All that said, I'm not looking for anything on the front page beyond a way to waste a bit of time. When I first joined reddit, I looked to it for intelligent articles. Later, I looked to it for amusement. Now, I look to it less and less, since memes aren't the same thing as wit.

I can't really agree with that- it's hard to really define Reddit's "community"- one of it's strongest features is the 'subreddit' compartmentalisation. Personally, I have long since unsubscribed from the atheism and politics subreddits, so they aren't a part of my personal Reddit experience.
In case it's not obvious, someone logged into the cypherpunks account, edited the above comment, and changed the password.
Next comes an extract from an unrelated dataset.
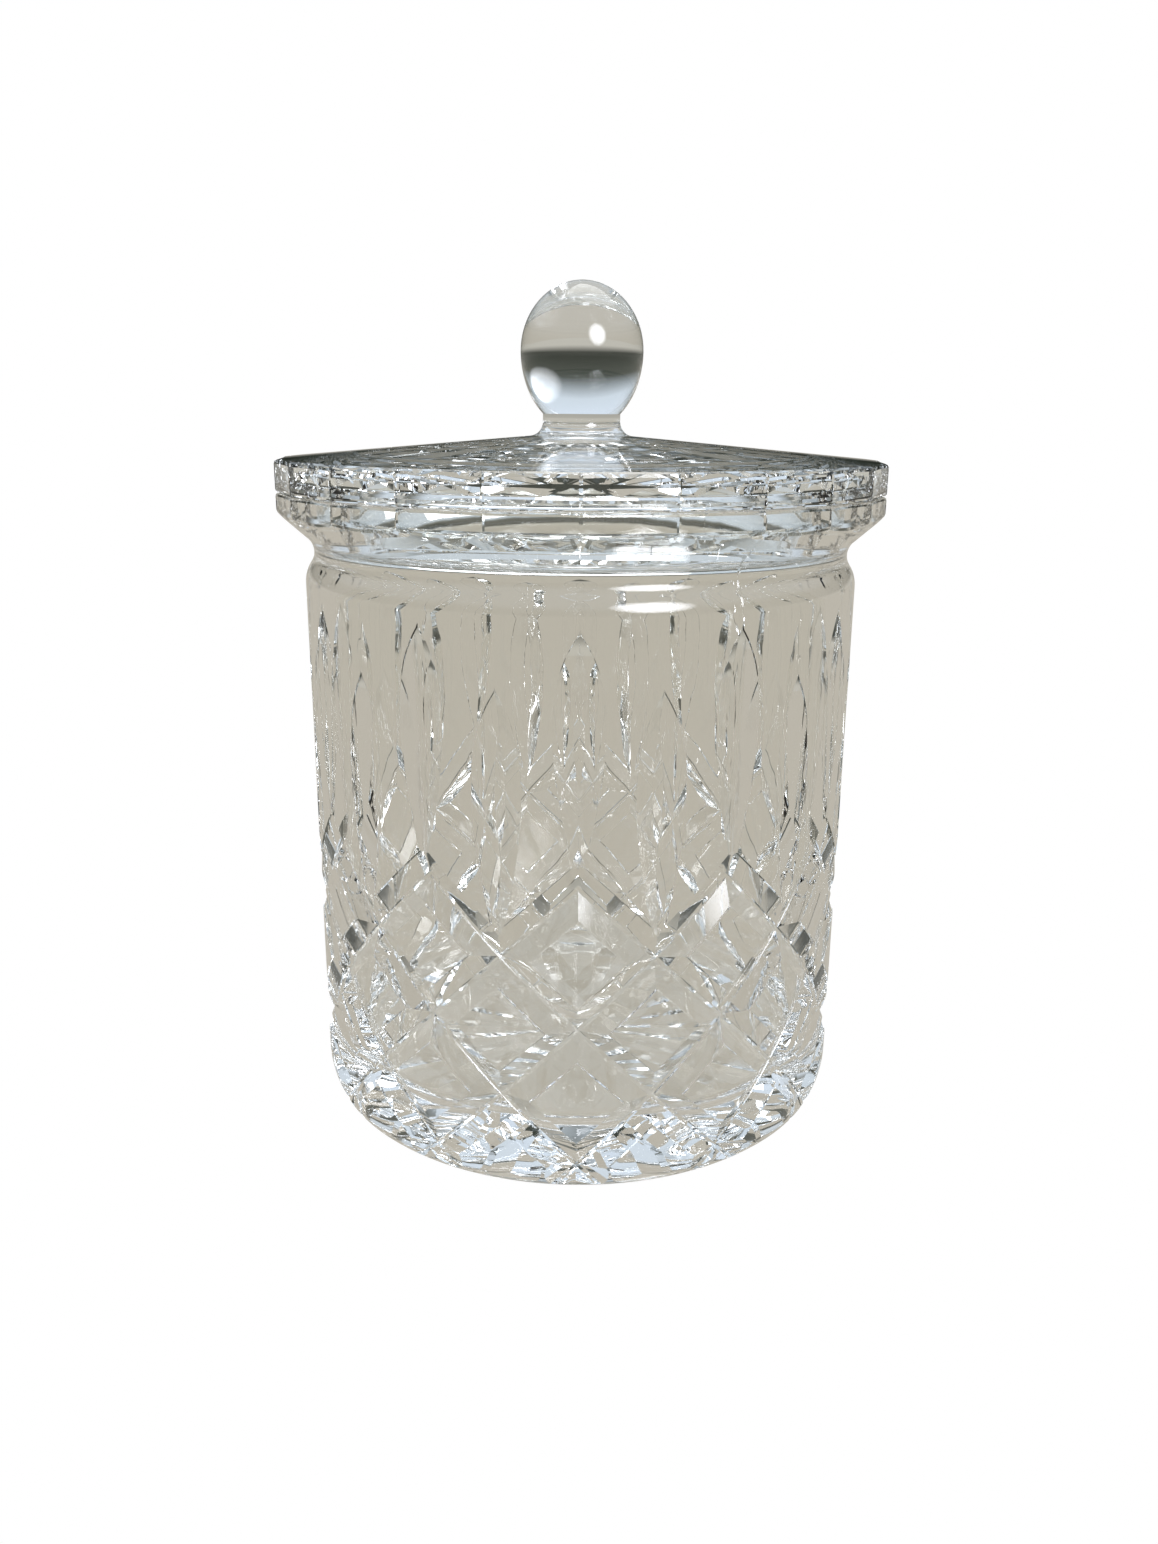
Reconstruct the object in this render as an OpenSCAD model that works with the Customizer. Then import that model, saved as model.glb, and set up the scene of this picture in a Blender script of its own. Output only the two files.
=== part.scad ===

cypherpunks is a generic account shared by many people on many websites. The username and password is cypherpunks/cypherpunks where allowed, and cypherpunks/cypherpunks1 where the username and password must be different. E-mail is usually cypherpunks@mailinator.com. It allows you to use websites while maintaining a semblance of anonymity.

This is now broken on HN. redditors rise to new heights in their debating ability.

I'm not going to repost all comments from the discussion, but the original comment was along the lines of:

I read reddit, but I would never buy a gold account. The site has too much hate speech, and it is hard to support that financially. Between the misogyny and the atheist anti-Christian bigotry, it's pretty bad. You don't have to be either a woman or a theist to see that's wrong.

The question of how to address this issue while maintaining free speech is a more complex one. The reddit founders, however, have shown no interest in finding ways to improve site quality from this perspective, and indeed, appear to support the bigotry.